<<<<
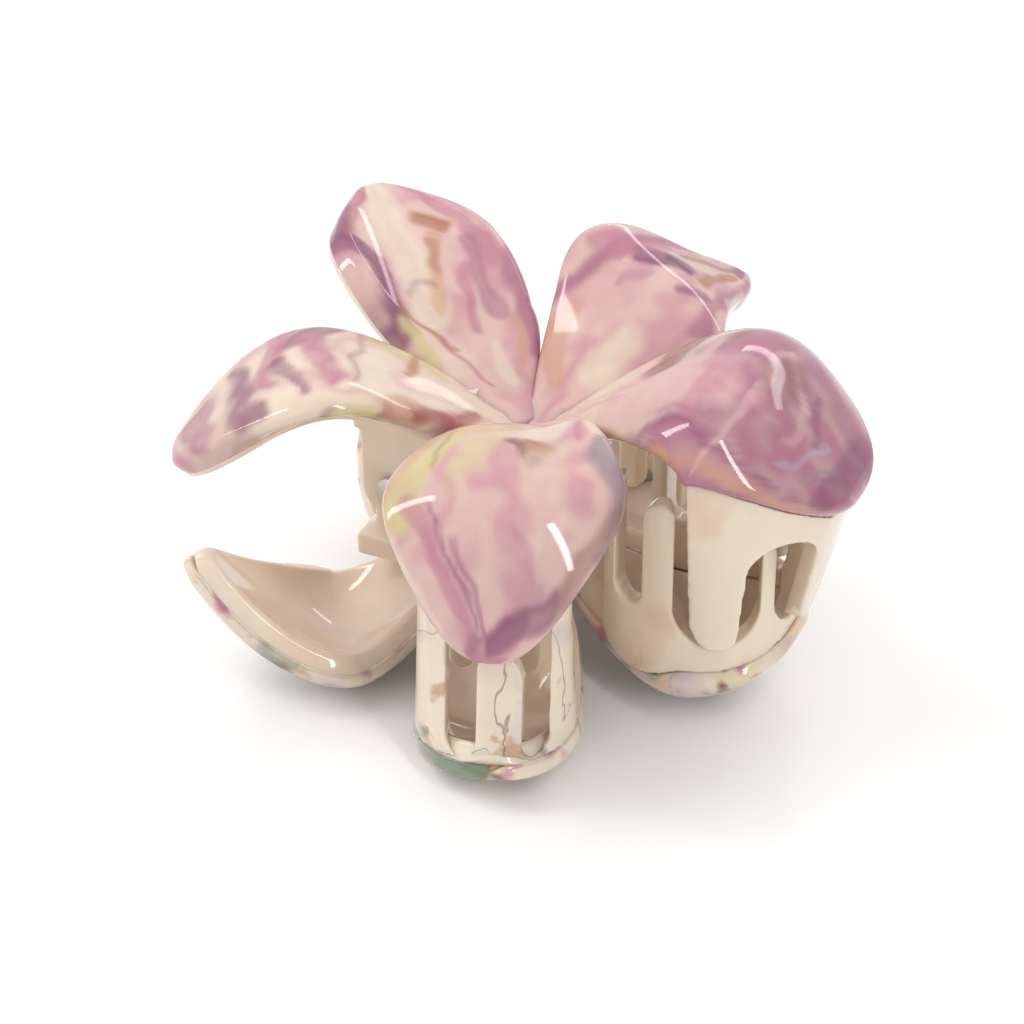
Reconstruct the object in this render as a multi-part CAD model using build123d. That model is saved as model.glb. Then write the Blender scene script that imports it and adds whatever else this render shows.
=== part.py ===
from build123d import *
import math
import os

os.makedirs("parts", exist_ok=True)

# Flower claw clip in laminated cellulose acetate, lying on its lower flower.
# Two five-petal flowers are hinged back to back. In each, a marbled outer sheet is
# laminated to a cream inner sheet. Three petals are jaws with glued-in combs, the
# other two are the handles that are squeezed together.
# Everything is drawn about the flower's own centre: X runs from the hinge to the
# jaws, Y along the hinge pin, Z up, with z = 0 midway between the two flowers.

# ---- driving sizes, mm -------------------------------------------------------
SHEET = 4.1             # the two laminated sheets together
MARBLE = {"upper": 3.1, "lower": 1.8}   # the marbled outer one of them
ROOT_R = 4.5            # where the petals leave the flower's centre
CUP_Z = 9.5             # outer face of the sheet there, from the mid plane
HUB_R = 5.5             # button that joins the marbled roots
COMB_T = 2.6            # thickness of the jaw comb walls
COMB_DEPTH = 1.3        # comb face set back from the marbled face above it
COMB_BITE = 1.2         # how far a comb reaches up into its petal
TOOTH_T = 2.0           # thickness of the inner front and back teeth

PIN_X = -13.0           # hinge axis
PIN_R = 1.25
RUN = 0.05              # running clearance on the pin, radial
EAR_R = 4.4
EAR_T = 2.6
EAR_GAP = 0.4           # side play between neighbouring ears
INNER_EAR_Y = 3.6       # inside face of the lower ears
CAP_R = 2.1
CAP_T = 0.9
SLEEVE_T = 0.7          # plastic tube the coil sits on
WIRE_R = 0.45
COIL_PITCH = 1.0
COIL_TURNS = 5
COIL_FIT = 0.15         # coil to tube, radial
SEAT_Z = 7.4            # face of a hinge block's plate, from the mid plane
PLATE_T = 3.0
PLATE_X0, PLATE_X1 = -18.4, -6.5
LEG_X = -17.4           # where the spring legs press


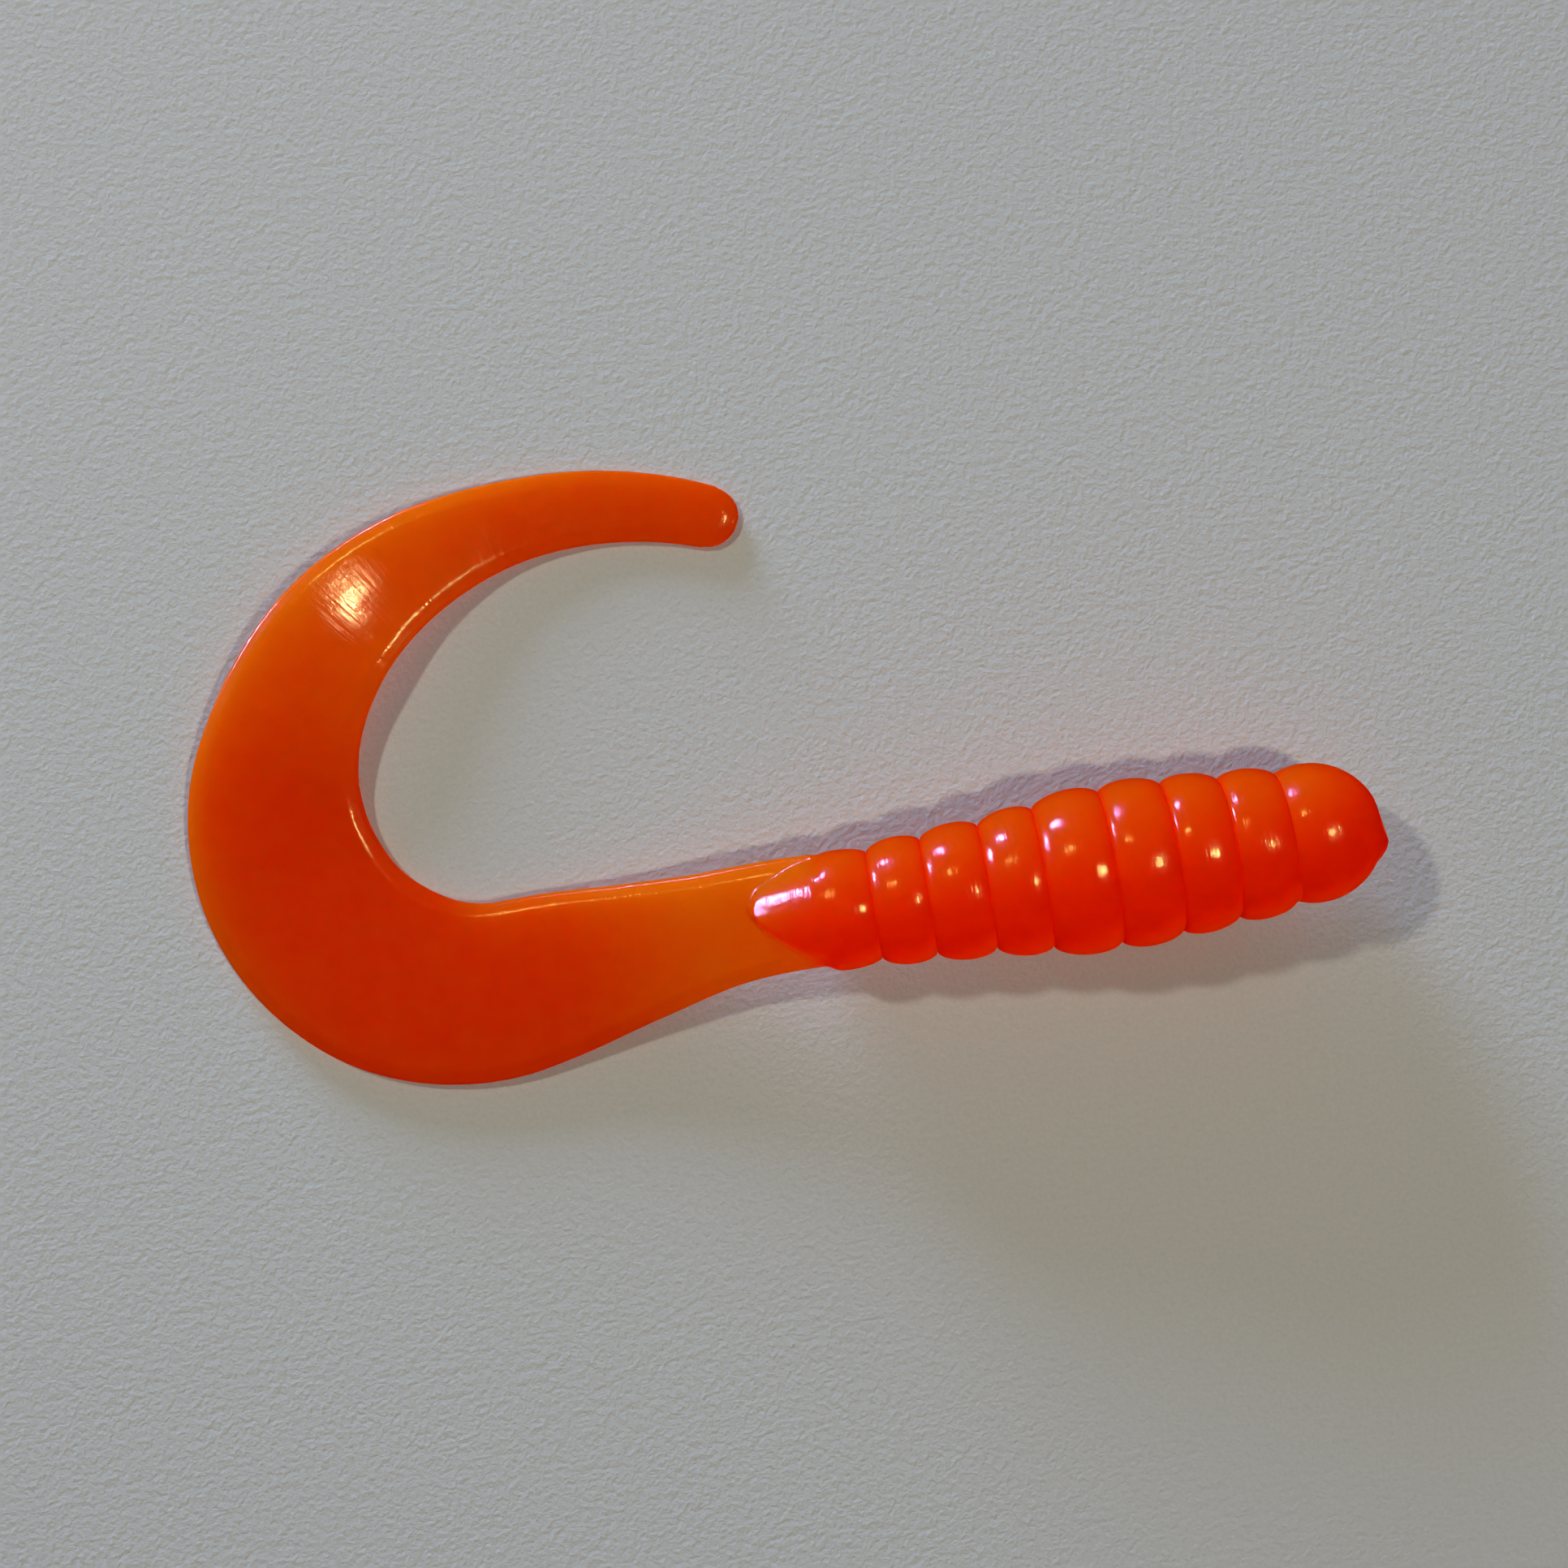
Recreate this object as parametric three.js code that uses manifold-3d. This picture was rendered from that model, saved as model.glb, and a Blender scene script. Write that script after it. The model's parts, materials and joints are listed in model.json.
>>>>
To be done: Return every entry exactly as given.

The response:
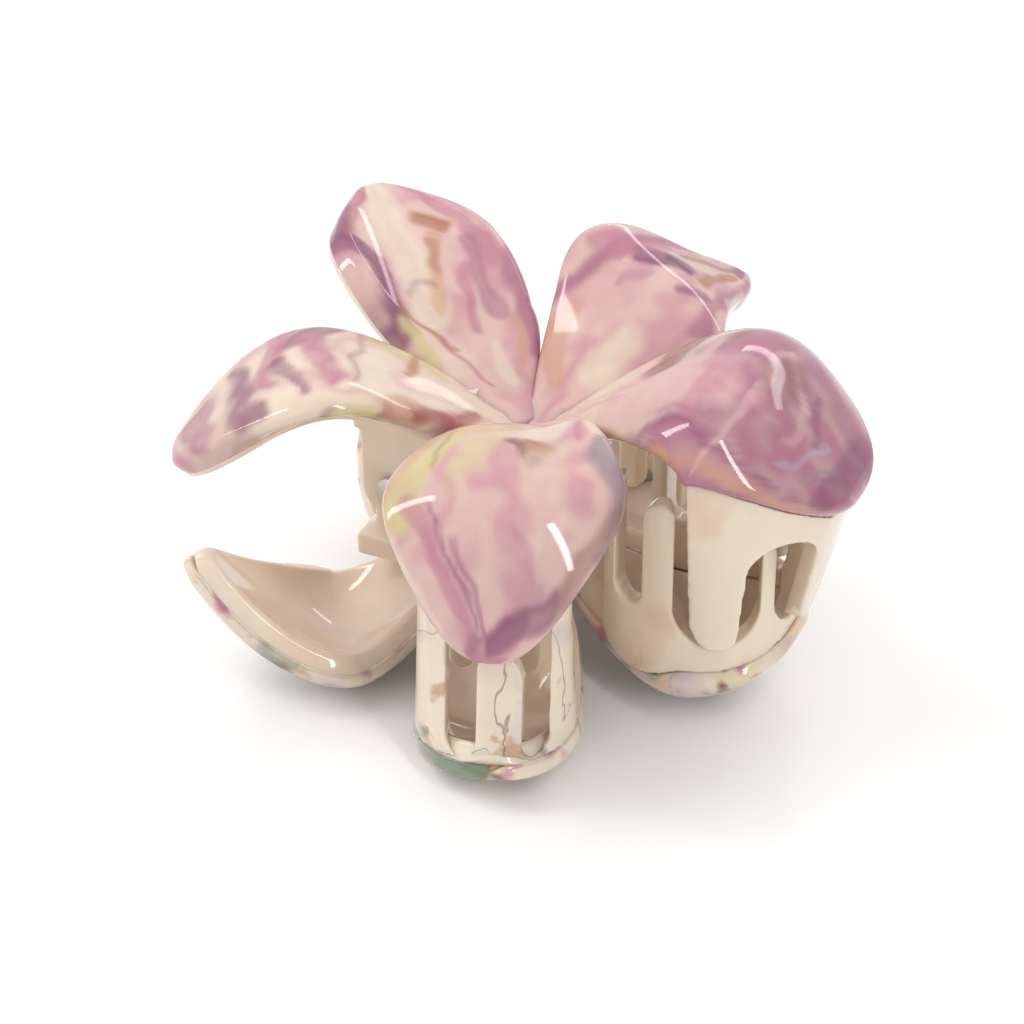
Reconstruct the object in this render as a multi-part CAD model using build123d. That model is saved as model.glb. Then write the Blender scene script that imports it and adds whatever else this render shows.
=== part.py ===
from build123d import *
import math
import os

os.makedirs("parts", exist_ok=True)

# Flower claw clip in laminated cellulose acetate, lying on its lower flower.
# Two five-petal flowers are hinged back to back. In each, a marbled outer sheet is
# laminated to a cream inner sheet. Three petals are jaws with glued-in combs, the
# other two are the handles that are squeezed together.
# Everything is drawn about the flower's own centre: X runs from the hinge to the
# jaws, Y along the hinge pin, Z up, with z = 0 midway between the two flowers.

# ---- driving sizes, mm -------------------------------------------------------
SHEET = 4.1             # the two laminated sheets together
MARBLE = {"upper": 3.1, "lower": 1.8}   # the marbled outer one of them
ROOT_R = 4.5            # where the petals leave the flower's centre
CUP_Z = 9.5             # outer face of the sheet there, from the mid plane
HUB_R = 5.5             # button that joins the marbled roots
COMB_T = 2.6            # thickness of the jaw comb walls
COMB_DEPTH = 1.3        # comb face set back from the marbled face above it
COMB_BITE = 1.2         # how far a comb reaches up into its petal
TOOTH_T = 2.0           # thickness of the inner front and back teeth

PIN_X = -13.0           # hinge axis
PIN_R = 1.25
RUN = 0.05              # running clearance on the pin, radial
EAR_R = 4.4
EAR_T = 2.6
EAR_GAP = 0.4           # side play between neighbouring ears
INNER_EAR_Y = 3.6       # inside face of the lower ears
CAP_R = 2.1
CAP_T = 0.9
SLEEVE_T = 0.7          # plastic tube the coil sits on
WIRE_R = 0.45
COIL_PITCH = 1.0
COIL_TURNS = 5
COIL_FIT = 0.15         # coil to tube, radial
SEAT_Z = 7.4            # face of a hinge block's plate, from the mid plane
PLATE_T = 3.0
PLATE_X0, PLATE_X1 = -18.4, -6.5
LEG_X = -17.4           # where the spring legs press


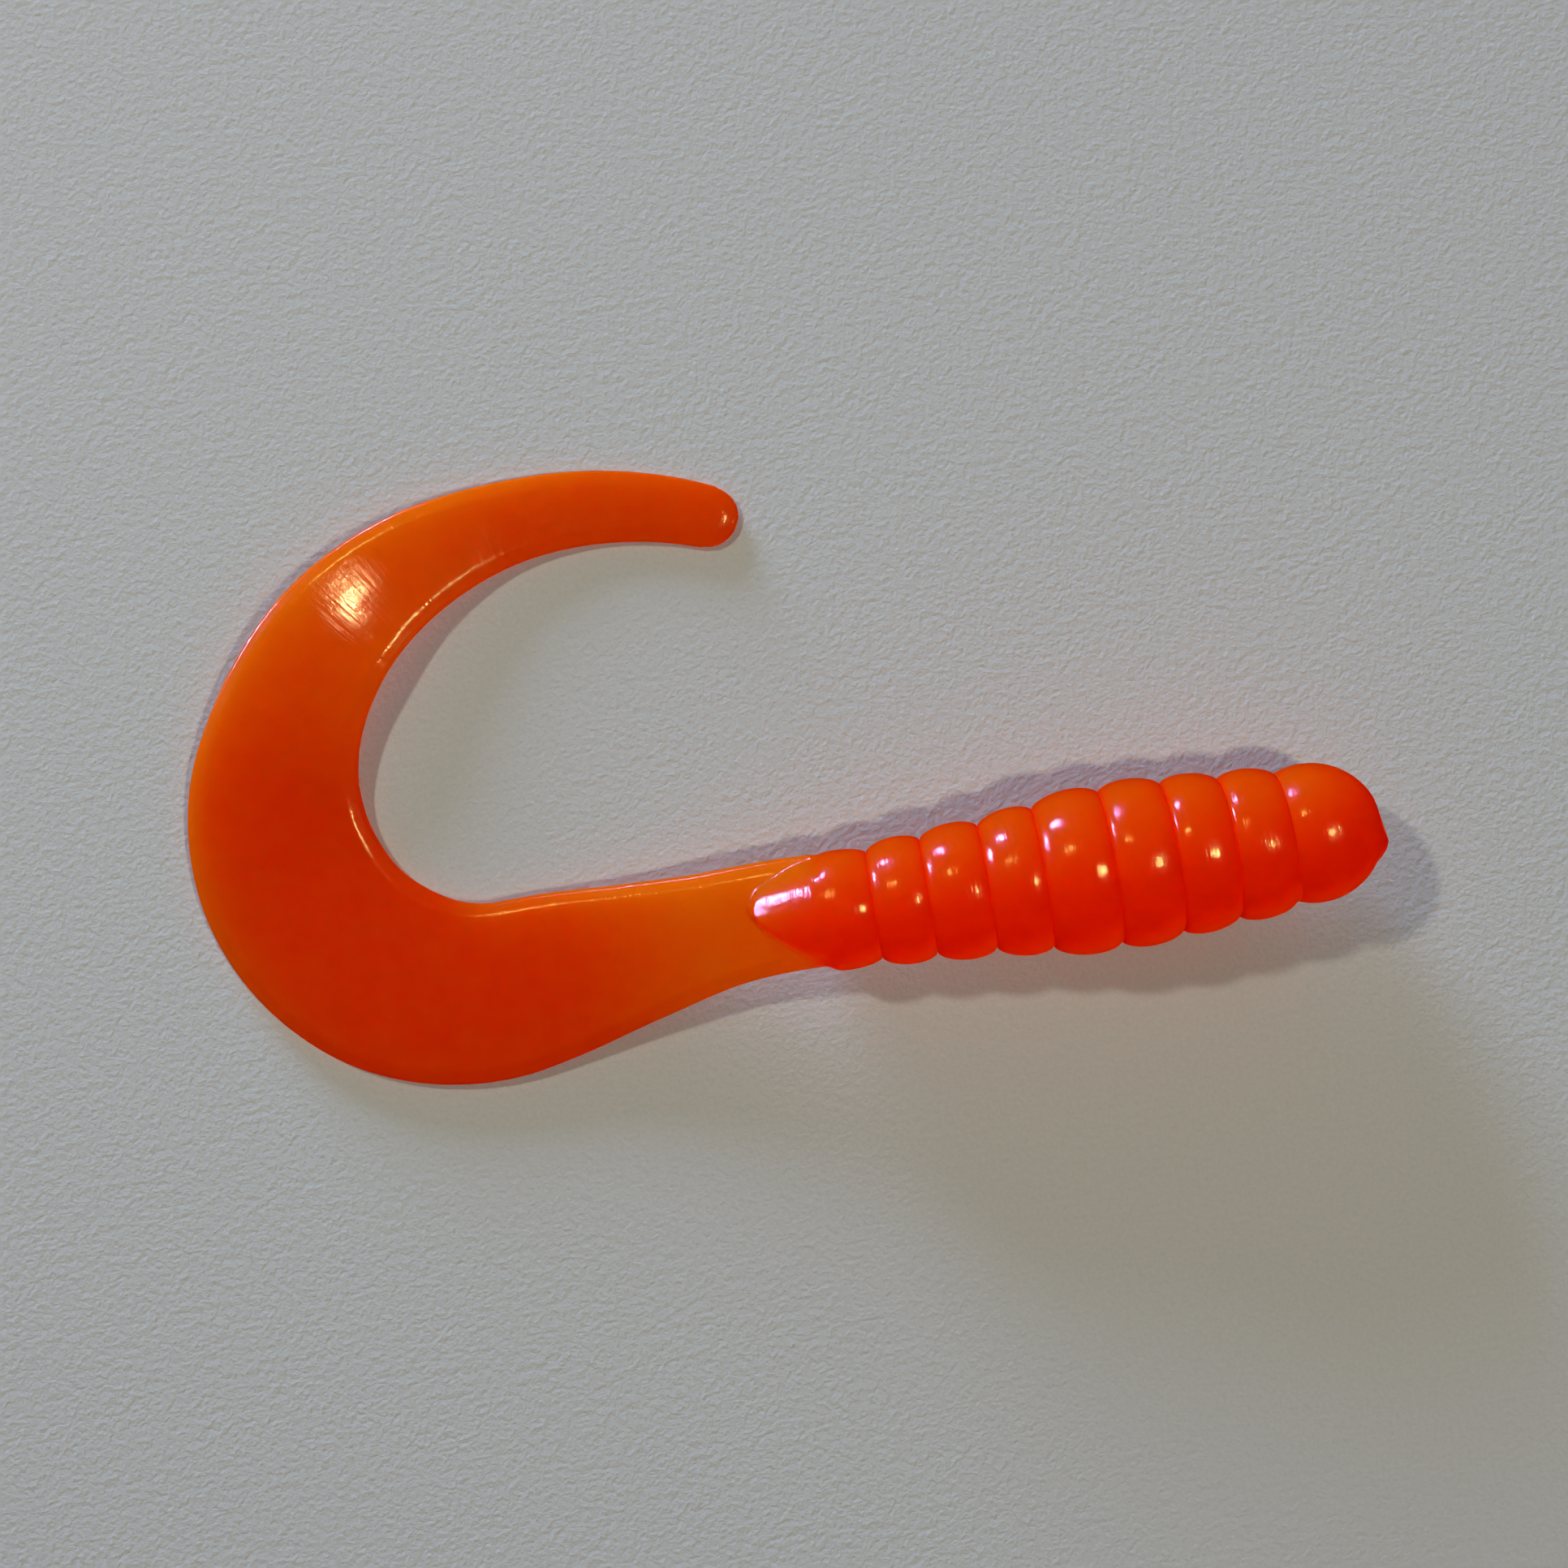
Recreate this object as parametric three.js code that uses manifold-3d. This picture was rendered from that model, saved as model.glb, and a Blender scene script. Write that script after it. The model's parts, materials and joints are listed in model.json.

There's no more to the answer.